Arbeitnehmer müssen bei Überstunden immer die Obergrenzen des Arbeitszeitgesetzes beachten. "Außerdem ist jede Überstunde mitbestimmungspflichtig", sagt Stefan Lunk. Gibt es einen Betriebsrat, muss er vorher den Überstunden zustimmen, sofern er das nicht bereits generell für bestimmte Überstunden in einer Betriebsvereinbarung getan hat.

Was ist, wenn Arbeitnehmer regelmäßig länger arbeiten, weil sie die Arbeit sonst nicht schaffen?

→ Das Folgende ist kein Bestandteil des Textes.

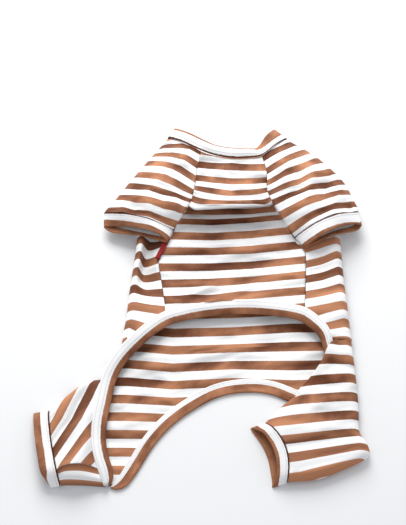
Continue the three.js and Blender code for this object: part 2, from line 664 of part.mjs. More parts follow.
function rightLegRows() {
  const body = BODY_ROWS[BODY_ROWS.length - 1];
  const strip = sideStrip(body, right);
  const start = (point) => point.clone().setY(point.y - SEAM_GAP);
  const over = SEAT_FOLD_ROWS.map((p) => at(p.topX, p.topY, p.up * BODY_HEIGHT));
  const under = seatFoot();
  under.forEach((point) => point.add(new THREE.Vector3(SEAM_GAP * 2, -SEAM_GAP * 2, 0)));
  const crotch = over[3];
  const first = [
    start(strip[3]),
    start(strip[2]),
    start(between(strip[2], over[0], 1 / 2)).setZ(strip[2].z),
    start(over[0]),
    over[1],
    over[2],
    between(over[2], over[3], 0.7),
    between(crotch, under[3], 0.7).setZ(crotch.z * 0.75),
    under[3],
    between(under[2], under[3], 0.5),
    under[2],
    under[1],
    under[0],
    start(strip[4]),
  ];
  const outerBase = start(strip[3]);
  const rings = RIGHT_LEG_ROWS.map((row) => {
    const outer = outerBase.clone();
    outer.x += row.outX * RIGHT_LEG_WIDTH;
    outer.y += row.outY * RIGHT_LEG_LENGTH;
    const inner = crotch.clone();
    inner.x += row.inX * RIGHT_LEG_WIDTH;
    inner.y += row.inY * RIGHT_LEG_LENGTH;
    const up = row.up * RIGHT_LEG_HEIGHT;
    const heights = RIGHT_LEG_TOP.map((share) => up * share);
    return legRing(outer, inner, -row.bow * RIGHT_LEG_WIDTH, heights, row.tuck);
  });
  return [first, ...rings];
}

function leg(rows, along) {
  return clothWall(smoothGrid(rows, LEG_AROUND, along, true), CLOTH, { closed: true });
}

function legCuff(rows, direction) {
  const ring = rows[rows.length - 1];
  const directions = ring.map((point) => {
    const lift = point.z > BAND ? 1 : 0;
    return new THREE.Vector3(direction[0], direction[1], direction[2] * lift);
  });
  const raised = ring.map((point) => point.clone().setZ(Math.max(point.z, BAND / 2)));
  return ringBand(raised, directions, LEG_CUFF_WIDTH, LEG_AROUND);
}

// A band along an open line of sewn edge. Each cross section leans out level, side gives which.
function edgeBand(line, side, width, drop) {
  const grid = line.map((point, i) => {
    const before = line[Math.max(i - 1, 0)];
    const after = line[Math.min(i + 1, line.length - 1)];
    const run = new THREE.Vector3().subVectors(after, before).setZ(0).normalize();
    const out = new THREE.Vector3(-run.y, run.x, 0).multiplyScalar(side);
    return BAND_SHARES.map((share) => {
      const place = point.clone().addScaledVector(out, SEAM_GAP + share * width);
      place.z = Math.max(place.z - drop * share ** 2, BAND / 2);
      return place;
    });
  });
  return clothWall(grid, BAND);
}

function bellyBinding() {
  const strip = (side) => BODY_ROWS.slice(ARCH_ROW + 1).map((row) => seamPoint(row, side));
  const rightStrip = strip(right).reverse();
  const hidden = HIDDEN_BINDING_ROWS.map((p) => at(p.x, p.y, p.up * BODY_HEIGHT));
  const joined = smoothLine([...hidden, rightStrip[0]], [2, 2, 2]);
  const front = frontGrid();
  const arch = front[front.length - 1].slice().reverse();
  const side = SEAT_SIDE_ROWS.slice(1).map((p) => at(p.x, p.y, p.up * BODY_HEIGHT));
  const line = [...joined, ...rightStrip.slice(1), ...arch, ...strip(left), ...side];
  return edgeBand(line, 1, BINDING_WIDTH, BAND / 2);
}

function tailBinding() {
  const line = backGrid().hem.map((point) => point.clone().setZ(BAND / 2));
  return edgeBand(line, -1, BINDING_WIDTH, 0);
}

function neckBand() {
  const [leftEnd] = sleeveRows(left);
  const [rightEnd] = sleeveRows(right);
  const back = at(0, BACK_NECK, ON_TABLE);
  back.x = (leftEnd[7].x + rightEnd[7].x) / 2;
  const [bib] = frontRows();
  const seams = {
    leftFront: leftEnd[0],
    leftTop: leftEnd[2],
    leftFold: leftEnd[4],
    leftUnder: leftEnd[6],
    leftBack: leftEnd[7],
    back,
    rightBack: rightEnd[7],
    rightUnder: rightEnd[6],
    rightFold: rightEnd[4],
    rightTop: rightEnd[2],
    rightFront: rightEnd[0],
    bibRight: bib[6],
    bibMiddle: bib[4],
    bibLeft: bib[2],
  };
  const start = SEAM_GAP * 3;
  const place = (row, share, lift) => {
    const angle = THREE.MathUtils.degToRad(row.turn);
    const out = new THREE.Vector3(Math.cos(angle), Math.sin(angle), 0);
    const point = seams[row.seam].clone();
    point.addScaledVector(out, start + share * (NECK_BAND_WIDTH - start));
    return point.setZ(point.z + lift * NECK_BAND_WIDTH);
  };
  const rows = [
    NECK_ROWS.map((row) => place(row, 0, 0)),
    NECK_ROWS.map((row) => place(row, 1 / 2, row.crest)),
    NECK_ROWS.map((row) => place(row, 1, row.free)),
  ];
  const steps = NECK_ROWS.map(() => 2);
  return clothWall(smoothGrid(rows, steps, [2, 2], true), BAND, { closed: true });
}

// A bare label, sewn into the left side seam under the cuff.
function sideLabel() {
  const armpit = seamPoint(BODY_ROWS[ARMPIT_ROW], left);
  const below = seamPoint(BODY_ROWS[ARMPIT_ROW + 1], left);
  const top = between(armpit, below, LABEL_PLACE);
  top.z += (CLOTH + LABEL_THICKNESS) / 2 + LAYER_GAP;
  const across = new THREE.Vector3(-LABEL_RUN.y, LABEL_RUN.x, 0);
  const rows = [0, 1 / 2, 1].map((share) => [-1 / 2, 1 / 2].map((half) => (
    top.clone().addScaledVector(LABEL_RUN, share * LABEL_LENGTH)
      .addScaledVector(across, half * LABEL_WIDTH)
  )));
  return clothWall(smoothGrid(rows, [1], [2, 2]), LABEL_THICKNESS);
}

const garment = new THREE.Group();

function addPiece(name, geometry, color) {
  const mesh = new THREE.Mesh(geometry, cloth(color));
  mesh.name = name;
  garment.add(mesh);
}

addPiece('back_panel', backPanel(), BROWN);
addPiece('front_panel', frontPanel(), BROWN);
addPiece('left_sleeve', sleeve(left), BROWN);
addPiece('right_sleeve', sleeve(right), BROWN);
addPiece('left_sleeve_cuff', sleeveCuff(left), WHITE);
addPiece('right_sleeve_cuff', sleeveCuff(right), WHITE);
addPiece('left_leg', leg(leftLegRows(), LEFT_LEG_ALONG), BROWN);
addPiece('right_leg', leg(rightLegRows(), RIGHT_LEG_ALONG), BROWN);
addPiece('left_leg_cuff', legCuff(leftLegRows(), LEG_CUFF_ROWS.left), WHITE);
addPiece('right_leg_cuff', legCuff(rightLegRows(), LEG_CUFF_ROWS.right), WHITE);
addPiece('neck_band', neckBand(), WHITE);
addPiece('belly_binding', bellyBinding(), WHITE);
addPiece('tail_binding', tailBinding(), WHITE);
addPiece('side_label', sideLabel(), RED);

// The origin is under the middle of the garment, on the table.
const box = new THREE.Box3().setFromObject(garment);
const middle = box.getCenter(new THREE.Vector3());
garment.position.set(-middle.x, -middle.y, -box.min.z);

export default garment;
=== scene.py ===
# %% [markdown]
# # A striped dog jumpsuit, laid out flat on its back
# The real thing is sewn from single jersey, yarn-dyed in brown and white stripes of one
# centimetre each, with folded bands of the same jersey at the neck, the cuffs, the belly
# arch and the rear hem. Every piece here is one sheet of cloth: a smooth grid of points is
# laid where the cut piece lies, its UVs count the stripes, and a thin wall is put on it.
# %% Load the frame that the CAD model gives
import math

import bpy
import numpy as np
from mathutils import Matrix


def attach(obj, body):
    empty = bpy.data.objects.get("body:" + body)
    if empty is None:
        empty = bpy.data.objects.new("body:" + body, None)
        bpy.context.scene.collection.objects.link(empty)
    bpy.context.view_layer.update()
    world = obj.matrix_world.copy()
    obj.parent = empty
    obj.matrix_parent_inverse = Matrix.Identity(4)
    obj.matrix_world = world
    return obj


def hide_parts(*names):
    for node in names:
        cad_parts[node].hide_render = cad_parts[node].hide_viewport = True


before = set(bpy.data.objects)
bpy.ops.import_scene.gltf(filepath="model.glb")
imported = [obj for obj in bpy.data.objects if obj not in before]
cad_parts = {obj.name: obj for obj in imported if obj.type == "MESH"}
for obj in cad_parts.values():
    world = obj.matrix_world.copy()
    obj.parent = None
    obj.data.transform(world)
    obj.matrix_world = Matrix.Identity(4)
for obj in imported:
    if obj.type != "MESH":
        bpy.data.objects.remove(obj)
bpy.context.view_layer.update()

# %% [markdown]
# ## Sizes
# All of the pattern's numbers are in millimetres, from the middle of the back: x runs
# across the body, y from the rear hem to the neck, z up. CENTRE moves that pattern onto
# the frame's origin.
# %% Sizes of the garment
CHEST = 220.0
BACK = 250.0
BELLY_UP = 13.0
CHEST_UP = 37.0
SLEEVE = 76.0
SLEEVE_UP = 14.0
JERSEY = 0.8
BAND = 1.7
SEAM = 0.35
STRIPES = 20.0
CENTRE = np.array([35.776, -88.21, 0.0])
LEFT, RIGHT = -1, 1


def at(across, along, up):
    """A point of the pattern, from shares of the chest and the back, and a height."""
    return np.array([across * CHEST, along * BACK, up], float)


# %% [markdown]
# ## Smooth lines and grids
# Cloth has no corners except where it is creased, so each piece starts as a few rows of
# points and a smooth curve is drawn through them, first along each row and then from row
# to row. The curve passes through every point, which keeps the seams where they belong.
# %% Smooth lines through rows of points
def smooth(points, steps, closed=False):
    """A curve through points along the first axis, with so many steps for each span."""
    points = np.asarray(points, float)
    count = len(points)
    spans = count if closed else count - 1
    steps = [steps] * spans if np.isscalar(steps) else steps
    line = []
    for span in range(spans):
        start, end = points[span], points[(span + 1) % count]
        before = points[span - 1] if closed or span else 2 * start - end
        after = points[(span + 2) % count] if closed or span + 2 < count else 2 * end - start
        gaps = [
            np.sqrt(np.linalg.norm(b - a, axis=-1, keepdims=True))
            for a, b in ((before, start), (start, end), (end, after))
        ]
        here = np.where(gaps[1] < 1e-4, 1, gaps[1])
        back = np.where(gaps[0] < 1e-4, here, gaps[0])
        ahead = np.where(gaps[2] < 1e-4, here, gaps[2])
        leave = (start - before) / back - (end - before) / (back + here) + (end - start) / here
        reach = (end - start) / here - (after - start) / (here + ahead) + (after - end) / ahead
        leave, reach = leave * here, reach * here
        for step in range(steps[span]):
            t = step / steps[span]
            line.append(
                start
                + leave * t
                + (3 * (end - start) - 2 * leave - reach) * t**2
                + (2 * (start - end) + leave + reach) * t**3
            )
    if not closed:
        line.append(points[-1])
    return np.array(line)


def smooth_grid(rows, across, along, closed=False):
    """A grid through rows of points, which run across and may close into rings."""
    lines = np.array([smooth(row, across, closed) for row in rows])
    return smooth(lines, along)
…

"Arbeitgeber müssen die Überstunden anordnen", erklärt Fachanwalt Lunk. Arbeitnehmer können also nicht ungefragt einfach Überstunden machen. Vor allem können sie diese hinterher nicht auch noch anrechnen lassen. Wenn Überstunden nötig sind, um die reguläre Arbeit überhaupt zu schaffen, ist der Betriebsrat gefragt. "Ihm müsste auffallen, dass es sich nicht mehr um Überstunden, sondern faktisch um reguläre Arbeitszeit handelt." Der Betriebsrat sollte dann gegebenenfalls keine weiteren Überstunden mehr genehmigen.

Wie werden Überstunden vergütet?

Das kann im Arbeits- oder Tarifvertrag oder den Betriebsvereinbarungen stehen. Die Klausel "Überstunden sind mit dem Gehalt abgegolten" ist nicht rechtens, erklärt Fachanwalt Bredow erklärt. Der Arbeitnehmer müsse bei Vertragsabschluss wissen, was auf ihn zukommt.

"Eine pauschale Abgeltung sämtlicher Mehrarbeit durch das Gehalt geht nicht." Ansonsten ist es üblich, dass Arbeitnehmer für geleistete Überstunden entweder Freizeitausgleich oder finanzielle Vergütung bekommen. "Die orientiert sich am Stundenlohn des Beschäftigten", erläutert Fenimore von Bredow.